Moreover, the applicant, as a professional in his field, should have noted the deficiencies in the documents submitted by the contractors: discrepancies in the VAT invoices, the waybills and the quality certificates, the absence of the seller's (supplier's) seal, the absence of the name and signature of the person responsible, the uniformity of the documents (contracts, VAT invoices and consignment notes) in the name of JSC X and JSC Y.
The Supreme Administrative Court rejected the appellant's argument that it was not obliged to additionally inquire into the reliability of the contractors, as this had been assessed by the competent authorities (the State Tax Inspectorate when registering them for VAT purposes, the municipal administrations of the cities of Vilnius and Kaunas when issuing the licences), since the company cannot justify its failure to act on the basis of the actions of other authorities when it did not itself verify the identity and authority of the representatives of UAB X and UAB Y to act on behalf of those companies, and when it did not take note of the obvious deficiencies and inconsistencies in the documents, such behaviour is not characteristic of a prudent businessman and a conscientious tax payer.

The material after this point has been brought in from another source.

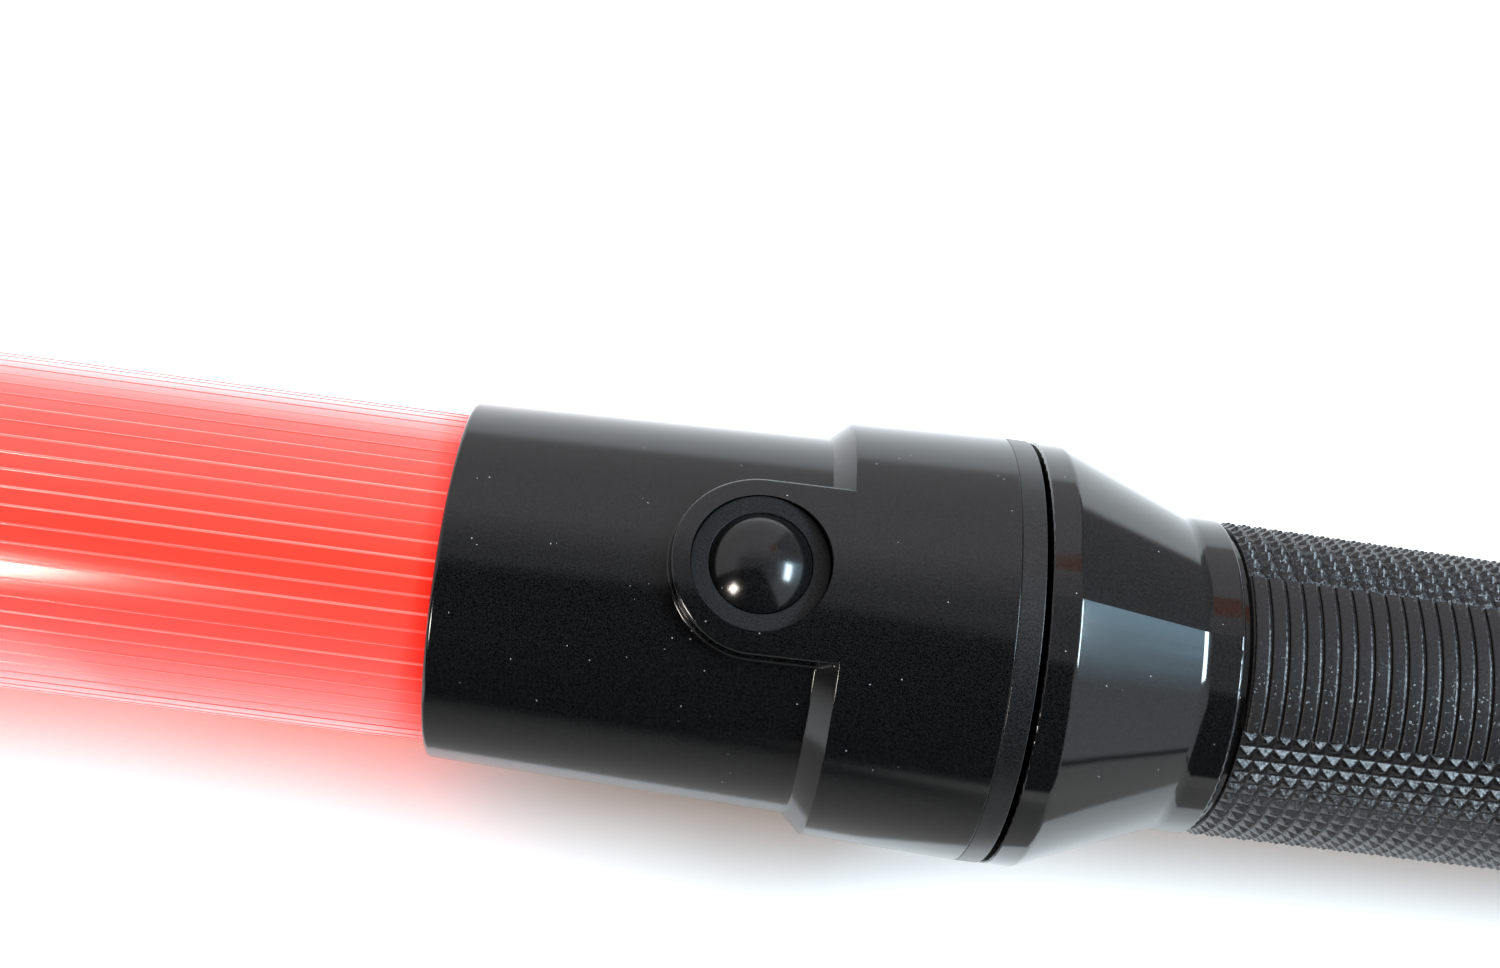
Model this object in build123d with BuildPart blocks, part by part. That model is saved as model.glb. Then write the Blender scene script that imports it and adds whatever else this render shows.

The Supreme Administrative Court noted that the appellant's claims that it is intolerable in a state governed by the rule of law that, as a result of the State authorities' possibly negligent assessment and control of the legality and reasonableness of an economic operator's economic activity, when the latter carries out transactions involving VAT fraud, the tax liability which the fraudulent operator failed to discharge is transferred to an honest economic operator who pays all taxes on time, are of an abstract nature, and do not contain any specific facts concerning the unlawful actions of the authorities. Moreover, it is the appellant's direct responsibility, and not that of the authorities, to establish the identities of the persons acting in the name of UAB X and UAB Y in the context of the transactions and the payment of money.
These are all important considerations for businesses to be aware of in order to preserve their right to deduct VAT.